バンコク日本人学校に通わせるメリット・デメリットとは

 日本人学校に通わせるメリットは、タイにいながらにして日本の教育を受けさせることができる点に尽きる。タイにある日系企業は生産拠点として規模が大きい。そのため、駐在員は優秀な人が派遣されるので、自ずとわが子に与える教育に対しても熱心な世帯が多い傾向にある。さらに、日本人学校は日本から志願してきた教師が来る。赴任に際して任地は選べないので、覚悟を決めた教師が多いと言われる。

長期滞在を自ら選択した人の子も、そのバイタリティーを受け継いだ子なのだから、きっと優秀だ。そんな子どもたち、それをまとめる教師が集まってくるので、自ずと教育水準が上がる。そのため、少なくともバンコク校は高い学費を払ってもそれなりのメリットがある。

 一方でデメリットもある。メリットの大きさと比較して目をつぶれるものもあれば、そうでないものもある。まず、いい意味でも悪い意味でも日本人学校は日本人の学校であるという点だ。闇の部分を晒すとすれば、いじめも少なからずある。それから、誰もが避けては通れないデメリットに進学の問題がある。

 日本人学校は中等部までしかないため、それ以上の子どもは進学を考えなければならない。日本では当たり前のことではあるが、タイの学校からどこに進学するのか、という話になる。選択オプションとしては、欧米系のインター校に進学する、バンコクにある日本の高校に進学する、日本国内で進学する、第3国に留学させる、の4つが存在する。

 インター編入や外国に留学する場合、英語のレベルを問われる。カリキュラムも当然違うので、日本の教育で得た知識や英語力がどこまで活かせるか。そう考えると、日本人学校ではなく、最初からインターに進学させていた方が先々で断然有利だ。

 バンコクにひとつだけ日本の高校が分校を持っているようだ。ここに進学するという手もある。ただ、このあと大学をどうするかという問題も出てくるので、結局は問題の先送りでしかないとも言われる。残念ながら日本人学校の教育クオリティーと比してこの高校はそこまでは優秀ではないとも言われ、昔からこの学校に進学する子どもは少ないようだ。

日本人学校卒業後は日本に進学が一般的

 日本人学校卒業後は日本で進学する方法が一番ポピュラーと言われる。駐在員はいずれ日本に帰るのだから、それで問題ない。しかし、自ら移住した世帯はこの年齢で家族がバラバラになってしまうことになる。だから、日本での進学も安易に思わず、慎重に考えたいところだ。
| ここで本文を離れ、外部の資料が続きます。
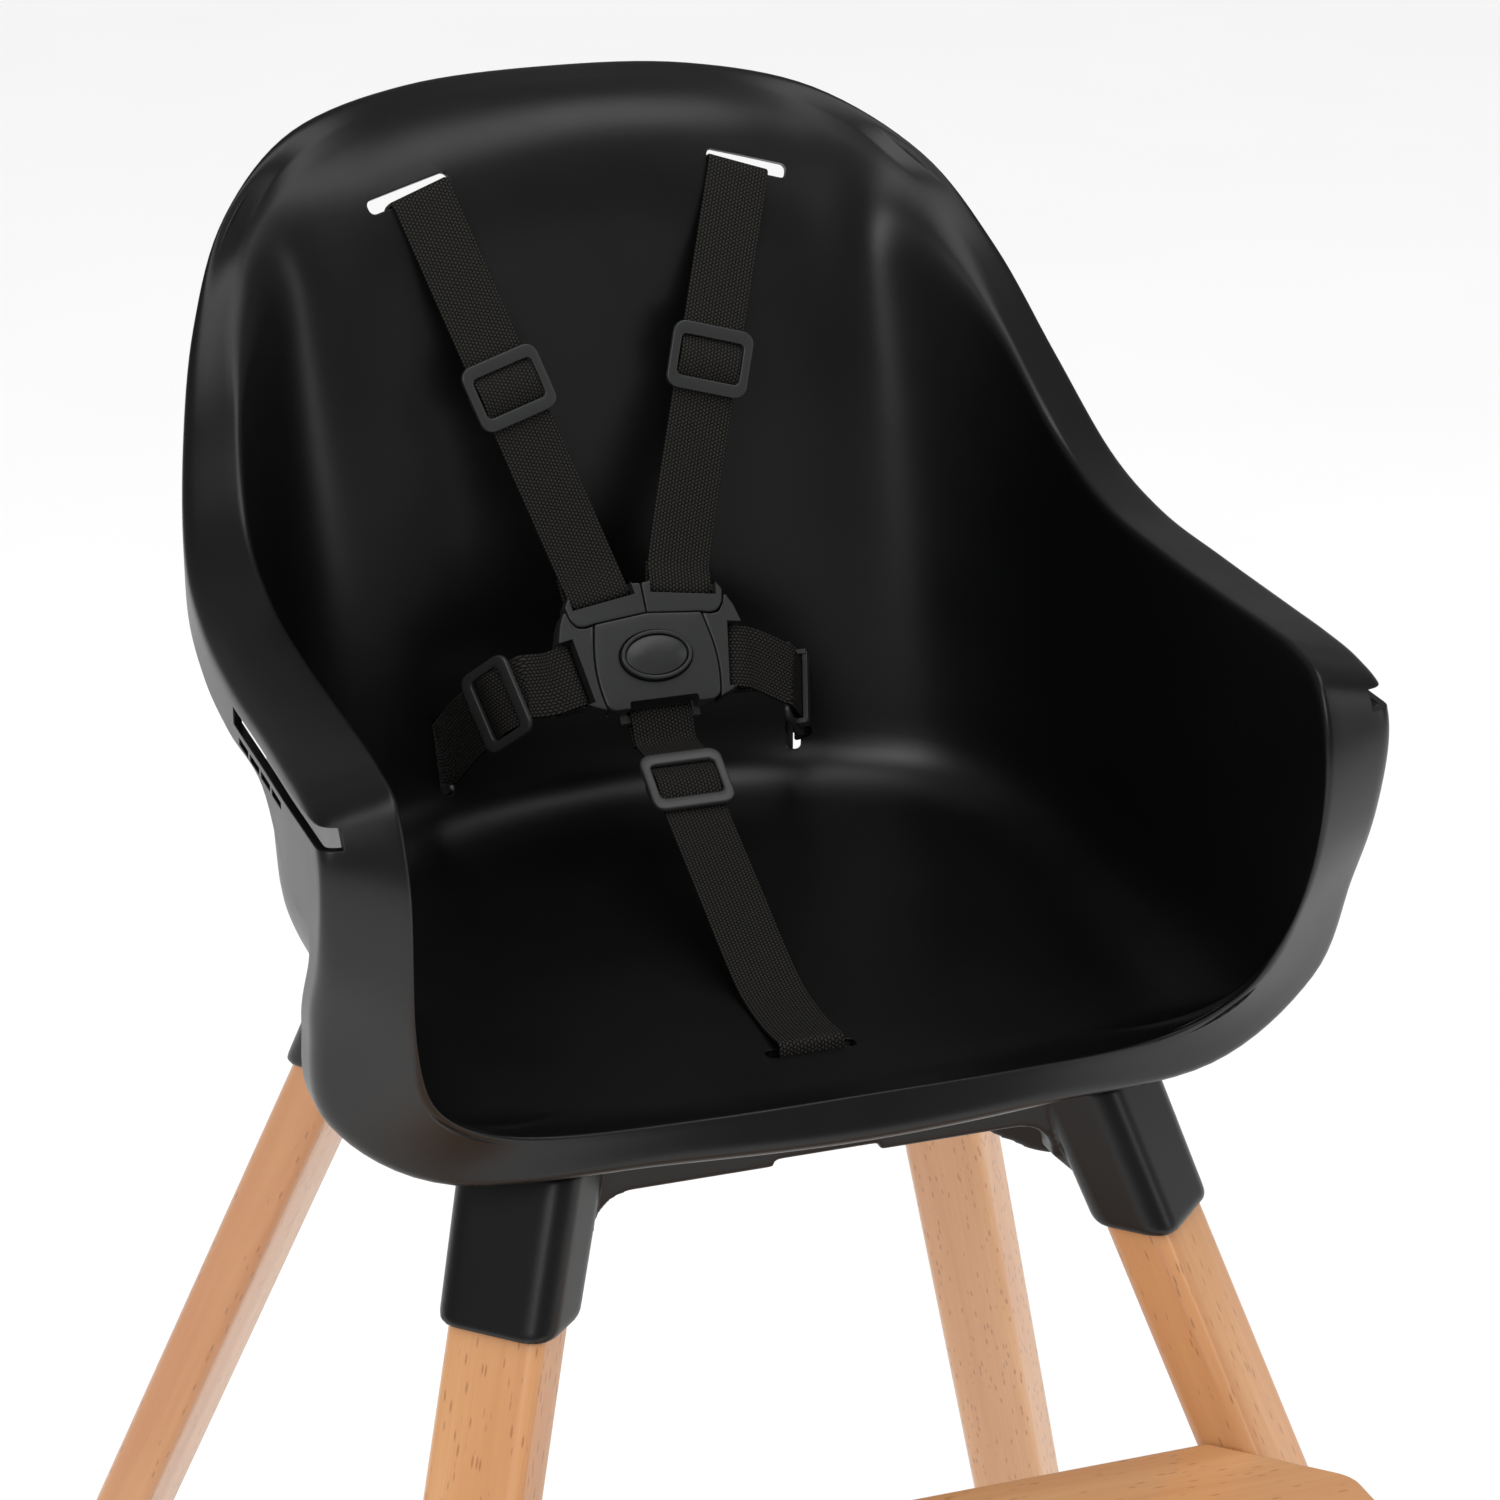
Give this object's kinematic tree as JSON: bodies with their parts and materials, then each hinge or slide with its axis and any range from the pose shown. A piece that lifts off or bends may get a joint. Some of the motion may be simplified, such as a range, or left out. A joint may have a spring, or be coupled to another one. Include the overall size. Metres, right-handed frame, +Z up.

 現実的に日本人学校を卒業した人の大半は日本国内で進学する。日本人学校のサポートも手厚いので、高校受験はわりと有利に進められるようだ。しかも、日本人学校卒なので、日本において帰国子女枠も利用できる。

 先述の通り、日本人学校は教育レベルが高い。しかも、帰国子女枠が使える。そのため、早稲田、慶応といった有名大学の付属高校に進学する子どもも多い。その先には東大に行く人もいる。駐在員は選ばれて来た人かもしれないが、日本人学校の生徒はたまたま集まったに過ぎない。そう考えると、日本国内の公立校と比べても生徒の集まり方の偏りはそれほど変わらないはず。しかし、日本人学校に通うと学習レベルが著しく向上し、東大も夢ではなくなってしまうようだ。

 日本人学校、特にバンコクの日本人学校は優秀だ。しかし、一方で、駐在員ではない長期滞在者、もしくは移住者にとっては子どもがある程度の年齢になると手放すのか(たとえば日本の寮制の学校に進学させるか、祖父母に預けて学校に行かせるかなど)、手元に置くにはどうすればいいのか、をよく考えなければならない。

 そういう意味では移住というのはやはり日本で生活しているのとは大きく違うことと改めて感じる。しかし、それを含めて「移住はおもしろい」とも言える。単身よりも家族連れはより考えなければならないことが多い。そういった諸々の負担は減らせるなら減らしておきたい。その中ではまずただ居住するだけで降りかかってくるビザという問題を解消するため、タイランド・エリートでの移住はマストなのかなと思う。